Jay Gould as seen by small investors
Rise, Fall, and Return on Wall Street
Undeterred, Keene began again. He made and lost fortunes repeatedly. In 1879–1880 he attempted to corner the wheat market but failed, losing another $3,000,000. Yet his brilliance as a market operator made him indispensable to the most powerful men in finance. He managed the affairs of Henry Havemeyer’s Sugar Trust and served J. P. Morgan’s syndicate during the battle for control of the Northern Pacific Railroad.

When Morgan created United States Steel in 1901, he secretly employed Keene to inflate its stock price before the offering. Keene worked through his son-in-law Talbot J. Taylor’s brokerage firm to disguise the connection. As Keene bought heavily, smaller investors rushed to follow him, believing he had insider knowledge. The stock soared from 39 to 55 before collapsing to 8¾ by 1904. Morgan and Keene profited handsomely; the public was ruined. Such “pool operations” are now strictly illegal.
Despite the ruthlessness of his methods, Keene astonished contemporaries by his sense of honor.

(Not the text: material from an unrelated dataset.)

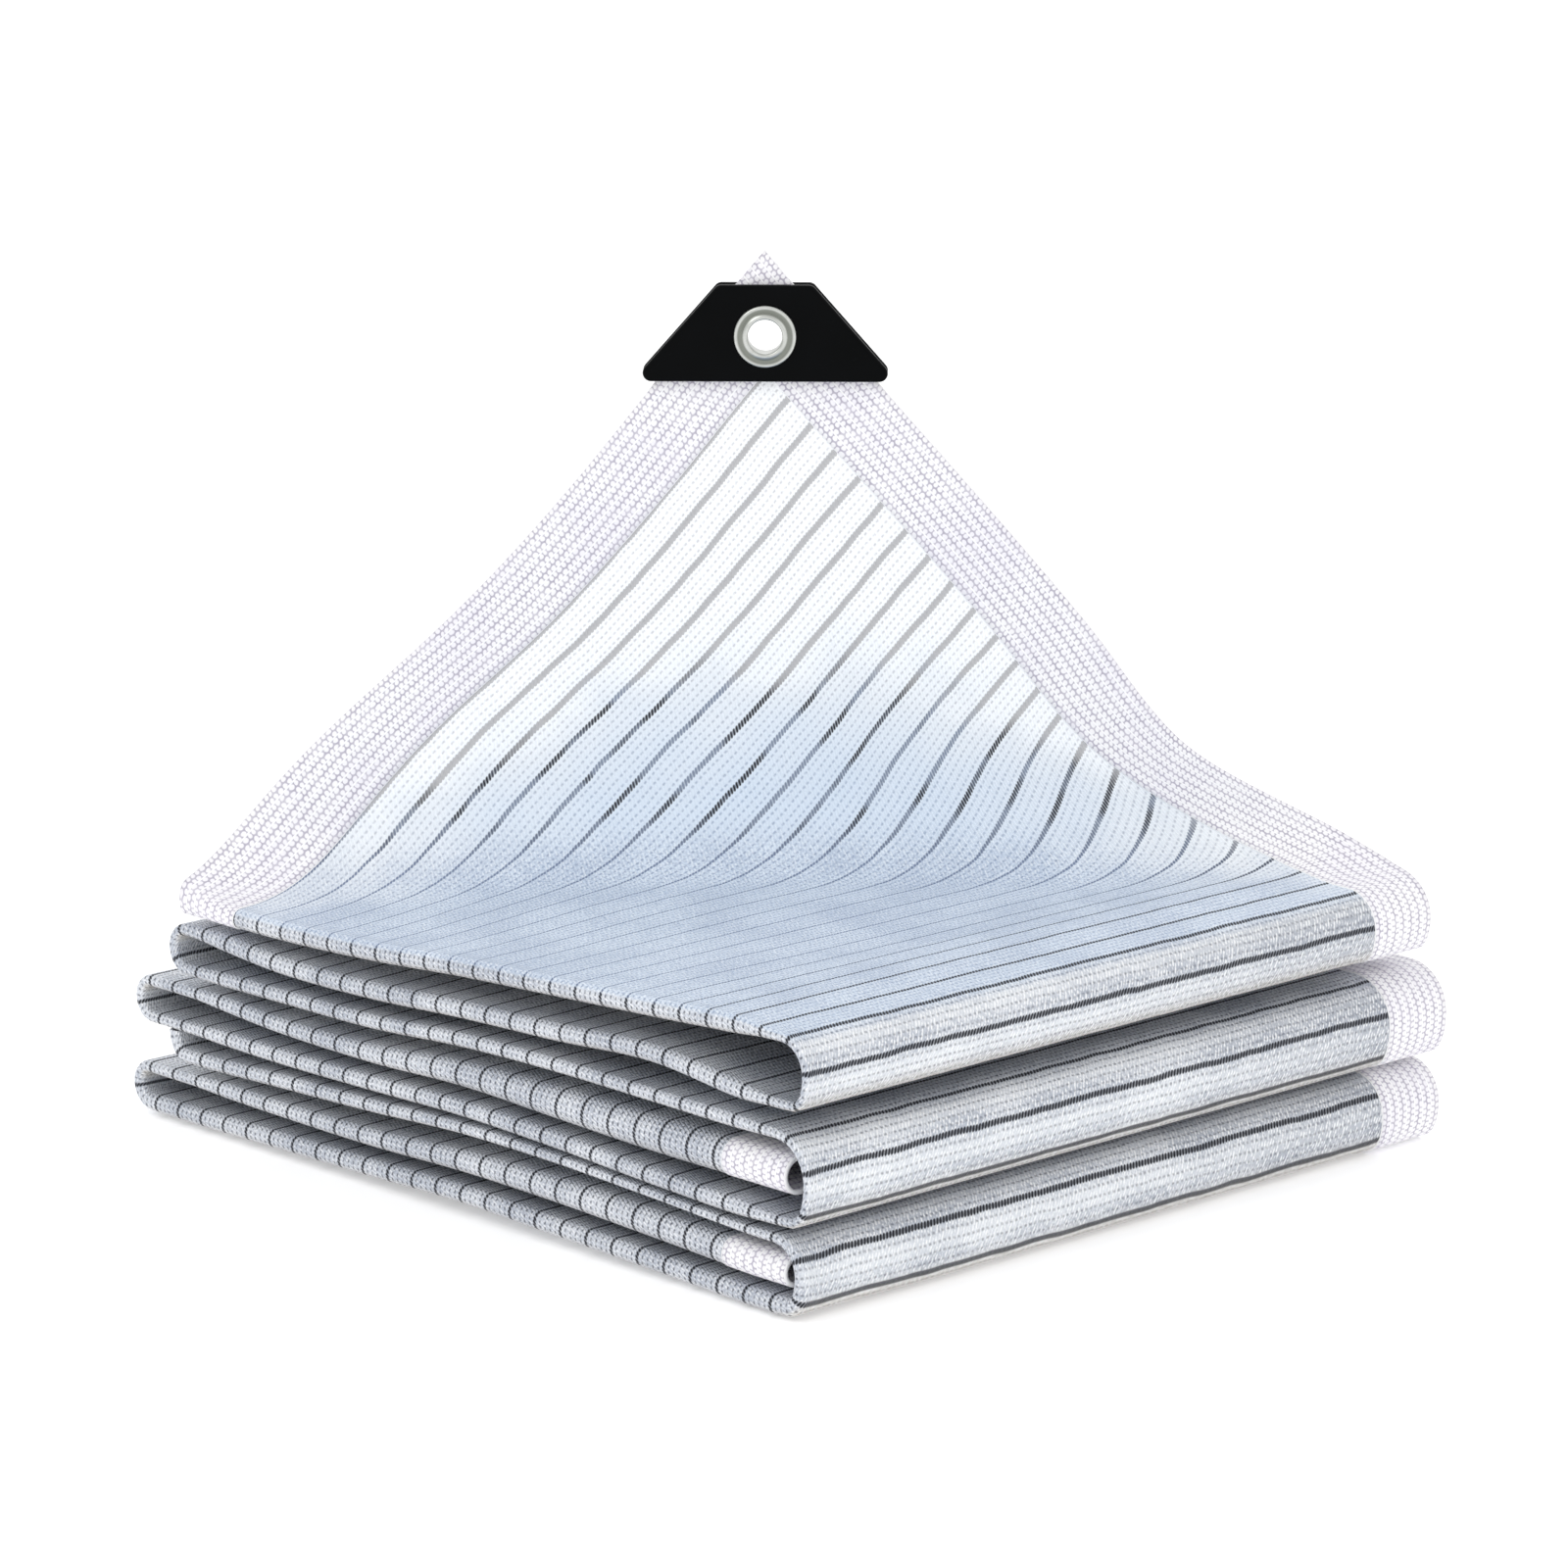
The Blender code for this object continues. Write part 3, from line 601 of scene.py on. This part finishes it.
# %% Clip plates and the hole for the eyelet
corner_points = outer_surface(np.array([[STACK_WIDTH, 90.0]]), corner_path)[0]
tip = (to_world(corner_points) + BOX_SHIFT)[0, 0]
eye = tip - np.array([0, 0, EYELET_BELOW_TIP])
print("tip", tip.round(4), "eyelet", eye.round(4))
GAP = 0.0003
EYELET_HOLE = 0.0056
EYELET_WALL = 0.0008
HOLE_ROOM = 0.0006
WEBBING_AT_CLIP = BAND_THICK + 0.0001
FACE_SHARES = (0.0, 0.05, 0.35, 0.7, 0.95)
EDGE_STEPS = 6
PUNCH_RADIUS, PUNCH_LENGTH, PUNCH_SIDES = 0.0069, 0.02, 64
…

According to his son Foxhall, when his father’s finances recovered, “his first thought was to settle up. He gave a large dinner to all his creditors. Every man found on his plate a check for the full amount owed him.”
The Psychology of the Speculator
When asked why he persisted in risky ventures, Keene replied with characteristic imagery: “Why does a dog pursue its thousandth rabbit? He’ll chase it as though his life depended on it, and once caught, he’ll cast it aside and begin again. When you tell me why that dog wants another rabbit, I’ll tell you why I want more money.”
Keene viewed speculation as the natural expression of human creativity and daring:
“All life is a speculation. The spirit of speculation is born with man. Providence has impressed upon him the betting instinct. Without speculation, initiative would cease, business would decay, values decline, and the country would go back twenty years in less than one.”
His Wall Street contemporaries admired him as “a sportsman who found in manipulating stocks and bonds the same excitement that other sportsmen found in poker or the roulette wheel.”
The Turf and Castleton Farm
Keene’s passion for risk extended to the racetrack. He began buying racehorses in 1879, starting with the great Spendthrift. He soon acquired Kingston (1884–1912), who won eighty-nine races, the most in the history of American thoroughbred racing, and Foxhall (1878–1904), named for his son, who won the Grand Prix de Paris and England’s Cesarewitch and Cambridgeshire in 1881.
Other champions followed: Domino (1891–1897), whose epitaph reads “the fleetest runner the American turf has ever known”; Sysonby (1902–1906), unbeaten in nine consecutive races and named 1905 Horse of the Year; and Colin (1905–1932), undefeated in fifteen starts and regarded as one of the greatest horses in American racing history.
In 1890 Keene purchased Castleton Farm near Lexington, Kentucky, the former estate of the Breckinridge and Castleman families. He expanded it to over a thousand acres and transformed it into one of the premier breeding establishments in the world. Between 1905 and 1910 Castleton horses won more than $1,200,000 in purses (about $30,000,000 today). The London Sportsman in 1908 declared that Keene possessed “the greatest lot of racehorses ever owned by one man.”
After Keene’s death, his son Foxhall inherited Castleton, selling it in 1913. Through successive owners—including Frances Dodge Johnson and Frederick Van Lennep—it remained one of the most storied farms in Kentucky. It was later restored by Tony Ryan, founder of Ryanair, and renamed Castleton Lyons.
Death and Estate
James R. Keene died on January 3, 1913, leaving an estate valued at $15,000,000—equivalent to nearly $400,000,000 in 2025 dollars.. His life, alternating between triumph and ruin, epitomized the volatile energy of the Gilded Age. To admirers and critics alike, he represented both the genius and the peril of American capitalism: the born speculator who could never stop chasing his next rabbit.